Şu anda dünyanın karşı karşıya olduğu en büyük zorluklardan biri iklim krizi, diğeri ise karbon emisyonlarını sınırlamak. 2023 yılında, sıfıra yakın sera gazı emisyonu üreten yeni bir enerji kaynağı olan yeşil hidrojen ile ilerlemenin devam etmesi bekleniyor. Avrupa’nın en büyük enerji şirketleri olan Shell ve RWE bu alanda ciddi yatırımlar yaptı.

Hidrojenin yanı sıra güneş ve rüzgar gibi yenilenebilir enerji alanlarında da hızlı ilerlemeler göreceğiz.

2023’te robotların görünüş ve yetenekler açısından daha insansı olacağı düşünülüyor. Bu tür insansı robotlar, gerçek dünyadaki hizmet endüstrilerinde kullanılmaya başlayacak. Buna oteller ve sağlık sektörü de dahildir. Ayrıca üretim ve lojistikte insan-robot işbirliğini daha sık görmeye başlayabiliriz.

Tesla’nın Optimus robotunun ise ancak 3-5 yıl sonra bu alanda kullanılacağı aktarılıyor.
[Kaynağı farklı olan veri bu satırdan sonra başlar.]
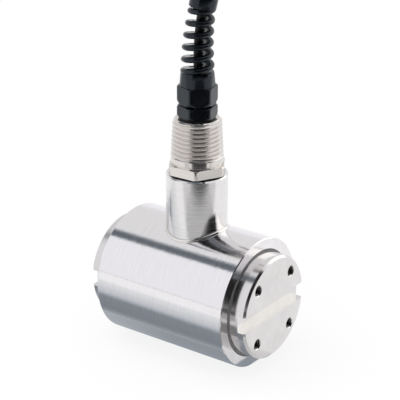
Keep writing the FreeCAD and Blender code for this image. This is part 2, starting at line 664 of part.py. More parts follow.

Öte yandan Tesla’nın insansı hizmet robotunun rekabette yalnız kalacağını düşünmek de yanlış olur. 2023’te daha fazla yatırım ve geliştirme faaliyeti görecek ve duyacağız.

İş dünyası liderleri, özellikle teslimat ve lojistik alanlarında otonom sistemler oluşturma konusunda ilerleme kaydetmeye muhtemelen devam edecek. Birçok fabrika ve depo halihazırda kısmen veya tamamen otonomdur. 2023’te daha fazla sürücüsüz araba, gemi ve teslimat robotu göreceğiz.

İngiliz çevrimiçi perakendeci Ocada, depo süreçlerinin çoğunu zaten otomatik hale getirdi. Bu alanda başarılı olduğu bilinen Ocado, otonom teknolojileri diğer pazarlara sunmaya başlayacak. Perakendede küresel bir trend haline gelmesi bekleniyor.

Son olarak, 2023’te daha sürdürülebilir teknolojide ileriye doğru bir adım göreceğiz. Bugün kullandığımız tüm elektronik şeyler, onları çalıştıran çiplerden oluşuyor. Bu çiplerin üretiminde nadir toprak mineralleri kullanılıyor ve kaynakları sınırsız değil. Dolayısıyla 2023 yılında kaynak kullanımı, enerji tüketimi gibi alanlarda daha duyarlı şirketler ve tüketicilerle karşılaşacağız.